## GIVEN INSTRUCTION
Both the line containing "Keep writing the OpenSCAD" and the line containing "holder.rotation_euler = (Vector(aim)" belong in the answer, along with every line between them; print exactly those.

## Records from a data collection

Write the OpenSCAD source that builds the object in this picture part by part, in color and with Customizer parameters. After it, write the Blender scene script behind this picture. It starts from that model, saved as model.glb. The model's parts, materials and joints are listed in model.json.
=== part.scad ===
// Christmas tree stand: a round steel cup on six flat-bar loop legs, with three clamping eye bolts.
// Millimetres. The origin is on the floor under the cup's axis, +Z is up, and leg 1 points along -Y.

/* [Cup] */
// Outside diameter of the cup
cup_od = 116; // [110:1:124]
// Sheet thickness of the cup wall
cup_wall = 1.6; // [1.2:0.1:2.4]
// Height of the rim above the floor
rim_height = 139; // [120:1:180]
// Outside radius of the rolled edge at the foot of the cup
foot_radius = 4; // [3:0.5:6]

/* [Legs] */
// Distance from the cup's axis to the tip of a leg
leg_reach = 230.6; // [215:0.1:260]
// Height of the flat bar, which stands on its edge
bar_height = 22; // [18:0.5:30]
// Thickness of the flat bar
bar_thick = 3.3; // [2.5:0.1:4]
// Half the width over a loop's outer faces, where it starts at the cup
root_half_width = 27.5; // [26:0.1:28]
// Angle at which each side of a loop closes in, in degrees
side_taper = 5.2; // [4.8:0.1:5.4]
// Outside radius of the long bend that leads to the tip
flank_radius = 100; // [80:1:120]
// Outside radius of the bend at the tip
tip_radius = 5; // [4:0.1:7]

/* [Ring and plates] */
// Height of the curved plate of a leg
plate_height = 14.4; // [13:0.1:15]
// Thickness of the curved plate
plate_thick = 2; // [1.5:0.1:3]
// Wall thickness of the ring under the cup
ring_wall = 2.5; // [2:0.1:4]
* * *
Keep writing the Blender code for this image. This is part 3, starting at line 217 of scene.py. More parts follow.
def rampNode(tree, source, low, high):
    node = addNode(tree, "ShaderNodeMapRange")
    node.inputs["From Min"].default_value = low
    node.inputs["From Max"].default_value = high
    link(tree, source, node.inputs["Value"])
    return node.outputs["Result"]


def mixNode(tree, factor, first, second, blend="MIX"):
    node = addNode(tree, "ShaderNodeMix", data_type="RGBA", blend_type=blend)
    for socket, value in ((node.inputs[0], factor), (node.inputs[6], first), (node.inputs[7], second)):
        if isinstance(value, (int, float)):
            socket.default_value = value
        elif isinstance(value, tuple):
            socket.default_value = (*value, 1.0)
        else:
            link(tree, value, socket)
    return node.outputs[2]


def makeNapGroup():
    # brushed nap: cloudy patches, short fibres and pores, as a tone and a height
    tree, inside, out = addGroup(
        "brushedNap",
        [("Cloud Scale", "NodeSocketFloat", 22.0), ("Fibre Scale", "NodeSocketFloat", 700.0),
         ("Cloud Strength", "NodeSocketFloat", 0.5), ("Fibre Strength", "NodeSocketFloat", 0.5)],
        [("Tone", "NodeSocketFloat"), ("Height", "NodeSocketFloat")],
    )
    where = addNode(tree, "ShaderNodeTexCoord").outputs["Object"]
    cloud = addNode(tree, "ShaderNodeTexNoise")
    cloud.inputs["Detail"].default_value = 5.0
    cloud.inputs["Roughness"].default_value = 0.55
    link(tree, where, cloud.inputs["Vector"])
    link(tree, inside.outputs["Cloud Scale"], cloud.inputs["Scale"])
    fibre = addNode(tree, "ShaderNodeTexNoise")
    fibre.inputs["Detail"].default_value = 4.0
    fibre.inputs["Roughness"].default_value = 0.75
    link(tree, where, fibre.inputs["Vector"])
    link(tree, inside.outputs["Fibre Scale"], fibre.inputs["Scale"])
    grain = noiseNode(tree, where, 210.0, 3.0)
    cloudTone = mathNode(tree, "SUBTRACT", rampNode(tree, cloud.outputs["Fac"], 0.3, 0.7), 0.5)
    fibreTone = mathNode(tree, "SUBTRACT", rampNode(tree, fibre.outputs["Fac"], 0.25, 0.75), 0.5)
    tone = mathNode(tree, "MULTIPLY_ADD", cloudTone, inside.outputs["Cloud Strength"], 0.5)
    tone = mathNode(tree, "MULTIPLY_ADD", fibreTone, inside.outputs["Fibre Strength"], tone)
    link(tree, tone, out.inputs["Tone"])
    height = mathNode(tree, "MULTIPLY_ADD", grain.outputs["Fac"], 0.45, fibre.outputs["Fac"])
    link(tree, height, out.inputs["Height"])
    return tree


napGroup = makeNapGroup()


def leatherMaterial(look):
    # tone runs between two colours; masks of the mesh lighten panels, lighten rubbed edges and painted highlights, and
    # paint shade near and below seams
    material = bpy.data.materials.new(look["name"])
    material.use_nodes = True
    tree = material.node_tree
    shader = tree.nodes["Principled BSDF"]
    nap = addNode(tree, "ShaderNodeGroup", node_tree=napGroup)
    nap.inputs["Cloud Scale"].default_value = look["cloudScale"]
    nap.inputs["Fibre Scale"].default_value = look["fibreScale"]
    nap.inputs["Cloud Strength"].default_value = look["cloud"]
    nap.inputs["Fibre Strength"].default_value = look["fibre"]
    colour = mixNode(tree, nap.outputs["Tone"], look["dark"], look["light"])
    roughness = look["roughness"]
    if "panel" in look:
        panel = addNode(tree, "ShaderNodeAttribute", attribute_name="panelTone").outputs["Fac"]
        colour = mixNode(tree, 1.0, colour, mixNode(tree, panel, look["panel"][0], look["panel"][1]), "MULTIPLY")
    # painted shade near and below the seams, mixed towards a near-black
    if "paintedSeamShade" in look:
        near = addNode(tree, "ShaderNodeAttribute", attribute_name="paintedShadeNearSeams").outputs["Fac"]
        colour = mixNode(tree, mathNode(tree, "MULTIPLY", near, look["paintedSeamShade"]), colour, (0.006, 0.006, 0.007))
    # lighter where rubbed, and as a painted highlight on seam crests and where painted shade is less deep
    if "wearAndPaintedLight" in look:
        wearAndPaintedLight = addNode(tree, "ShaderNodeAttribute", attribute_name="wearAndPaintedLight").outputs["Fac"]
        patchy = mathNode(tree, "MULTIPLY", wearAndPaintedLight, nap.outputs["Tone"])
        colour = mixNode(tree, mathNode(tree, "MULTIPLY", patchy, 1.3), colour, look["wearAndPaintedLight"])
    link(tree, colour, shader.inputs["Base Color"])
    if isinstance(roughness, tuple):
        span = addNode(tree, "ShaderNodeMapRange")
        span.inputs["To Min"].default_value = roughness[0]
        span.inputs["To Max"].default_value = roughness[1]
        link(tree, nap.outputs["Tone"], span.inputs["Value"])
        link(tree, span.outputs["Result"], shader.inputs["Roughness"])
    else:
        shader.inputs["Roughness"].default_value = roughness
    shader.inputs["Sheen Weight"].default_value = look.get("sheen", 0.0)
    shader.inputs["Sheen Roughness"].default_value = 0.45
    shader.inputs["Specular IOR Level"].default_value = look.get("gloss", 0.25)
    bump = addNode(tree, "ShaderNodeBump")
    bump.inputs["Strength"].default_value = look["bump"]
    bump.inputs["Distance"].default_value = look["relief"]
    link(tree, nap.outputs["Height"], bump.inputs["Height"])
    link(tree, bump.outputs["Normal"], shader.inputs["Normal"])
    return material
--
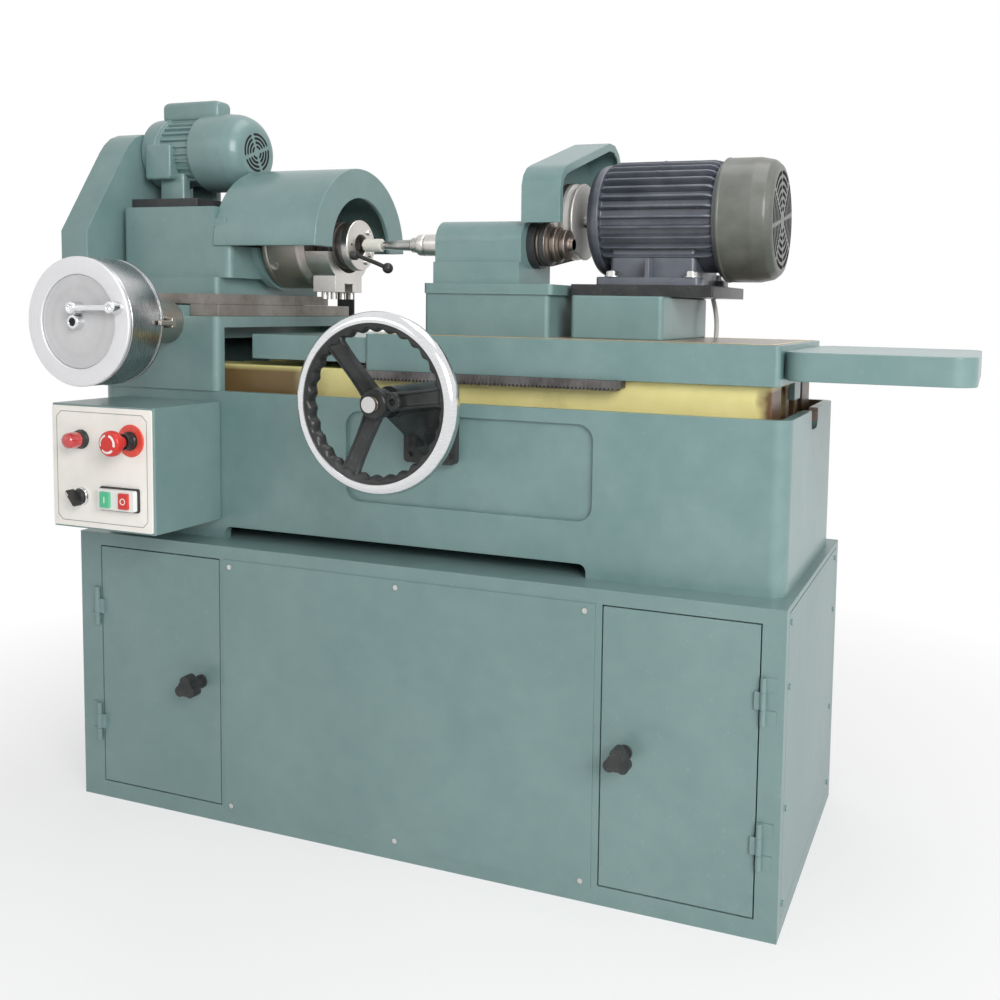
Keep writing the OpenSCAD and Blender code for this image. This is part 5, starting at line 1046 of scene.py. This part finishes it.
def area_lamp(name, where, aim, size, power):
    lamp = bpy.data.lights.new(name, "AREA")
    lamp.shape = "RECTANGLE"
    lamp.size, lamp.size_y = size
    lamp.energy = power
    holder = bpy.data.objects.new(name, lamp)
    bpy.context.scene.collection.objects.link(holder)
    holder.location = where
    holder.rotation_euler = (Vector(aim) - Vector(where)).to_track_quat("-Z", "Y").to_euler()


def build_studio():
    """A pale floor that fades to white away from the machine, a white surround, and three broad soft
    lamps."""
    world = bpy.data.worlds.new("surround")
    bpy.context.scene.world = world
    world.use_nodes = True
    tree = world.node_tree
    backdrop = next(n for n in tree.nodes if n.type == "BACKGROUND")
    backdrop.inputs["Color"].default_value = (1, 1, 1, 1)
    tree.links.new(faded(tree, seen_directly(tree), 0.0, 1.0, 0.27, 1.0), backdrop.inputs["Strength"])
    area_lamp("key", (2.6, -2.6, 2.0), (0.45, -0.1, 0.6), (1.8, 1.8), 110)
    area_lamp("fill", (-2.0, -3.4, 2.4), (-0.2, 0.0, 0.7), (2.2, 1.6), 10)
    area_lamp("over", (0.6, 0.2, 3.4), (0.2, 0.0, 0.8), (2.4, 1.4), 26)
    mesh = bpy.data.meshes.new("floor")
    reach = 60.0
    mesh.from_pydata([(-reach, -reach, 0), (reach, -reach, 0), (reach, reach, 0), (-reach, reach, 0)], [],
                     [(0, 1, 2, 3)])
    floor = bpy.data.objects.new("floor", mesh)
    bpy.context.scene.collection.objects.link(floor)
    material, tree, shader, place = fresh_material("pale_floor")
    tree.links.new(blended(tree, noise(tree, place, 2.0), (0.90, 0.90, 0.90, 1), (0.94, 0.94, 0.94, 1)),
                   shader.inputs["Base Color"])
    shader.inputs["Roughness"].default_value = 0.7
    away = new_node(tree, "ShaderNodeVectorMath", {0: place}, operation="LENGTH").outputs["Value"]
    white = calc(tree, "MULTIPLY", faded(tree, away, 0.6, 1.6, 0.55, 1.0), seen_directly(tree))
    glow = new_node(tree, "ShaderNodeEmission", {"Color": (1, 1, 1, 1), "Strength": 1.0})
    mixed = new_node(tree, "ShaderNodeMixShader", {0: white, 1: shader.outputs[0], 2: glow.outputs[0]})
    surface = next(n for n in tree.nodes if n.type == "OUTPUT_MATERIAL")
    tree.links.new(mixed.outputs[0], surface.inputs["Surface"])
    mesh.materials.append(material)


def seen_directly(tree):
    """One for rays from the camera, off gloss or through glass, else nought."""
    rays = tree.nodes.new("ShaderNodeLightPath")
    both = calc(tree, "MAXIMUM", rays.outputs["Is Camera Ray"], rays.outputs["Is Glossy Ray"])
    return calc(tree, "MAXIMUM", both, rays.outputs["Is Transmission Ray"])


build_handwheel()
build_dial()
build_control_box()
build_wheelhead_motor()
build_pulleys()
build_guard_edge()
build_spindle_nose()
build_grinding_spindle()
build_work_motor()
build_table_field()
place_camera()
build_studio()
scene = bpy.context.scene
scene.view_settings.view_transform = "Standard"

## ANSWER TO THE TASK
Keep writing the OpenSCAD and Blender code for this image. This is part 5, starting at line 1046 of scene.py. This part finishes it.
def area_lamp(name, where, aim, size, power):
    lamp = bpy.data.lights.new(name, "AREA")
    lamp.shape = "RECTANGLE"
    lamp.size, lamp.size_y = size
    lamp.energy = power
    holder = bpy.data.objects.new(name, lamp)
    bpy.context.scene.collection.objects.link(holder)
    holder.location = where
    holder.rotation_euler = (Vector(aim) - Vector(where)).to_track_quat("-Z", "Y").to_euler()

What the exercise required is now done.